Wheeler, while saying he knew nothing of any plot to punish Bevill, testified that he had suspicions about what he perceived as an uncomfortably cozy relationship between Sheriff Castloo and Judge Fletcher. He also acknowledged complaining in writing that the judge had improperly contacted at least one assistant prosecutor in Wheeler’s office to share his views on how a pending case before Fletcher ought to be handled.
Wheeler added that he disagreed with Fletcher’s decision to issue a warrant for Bevill’s arrest at the conclusion of McGee’s trial. The warrant accused Bevill of aggravated perjury because of his affidavit, which the judge characterized as a “lie, pure and simple.”
The criminal case against Bevill dissolved when a grand jury refused 16 months later to indict him. By then, his lawsuit contends, “he was unable to work in any law enforcement capacity.”
Wheeler, now a lawyer in private practice in Smith County, testified that he submitted his resignation as Wood County district attorney in October 2018.
What the eight-member jury in Judge Mazzant’s court was not told was that Wheeler’s resignation followed an investigation by the Texas Rangers into an accusation that he had sexually harassed an assistant attorney in his office for six months. That assistant, Angela Albers, is now the Wood County DA.

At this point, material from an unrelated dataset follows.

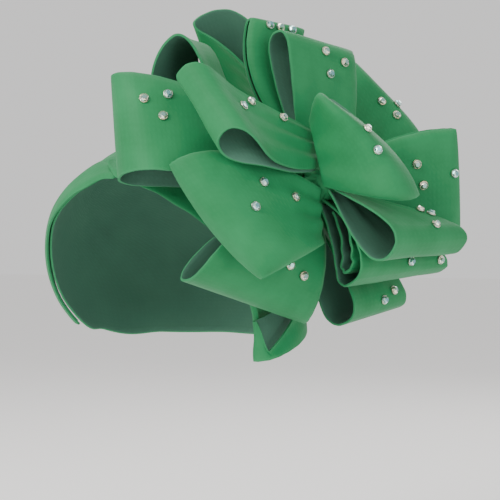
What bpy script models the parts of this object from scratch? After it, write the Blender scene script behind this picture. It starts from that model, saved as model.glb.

Fletcher left the bench in 2020. He was publicly reprimanded by the Texas Commission on Judicial Conduct in 2021 in a matter unrelated to Bevill’s case and was an unsuccessful candidate earlier this year in the Republican primary for a seat in the Texas House of Representatives. He is now in private practice in Mineola.
Castloo lost the Republican primary race for Wood County sheriff in 2020 by a wide margin to Kelly Cole, who was the Quitman police chief when Dobbs fired Bevill.
Dobbs, while no longer mayor, remains a member of the Quitman City Council.
Correction: An earlier version of this story misstated the employer of Brianna Michelle Krominga. She is an assistant Texas attorney general.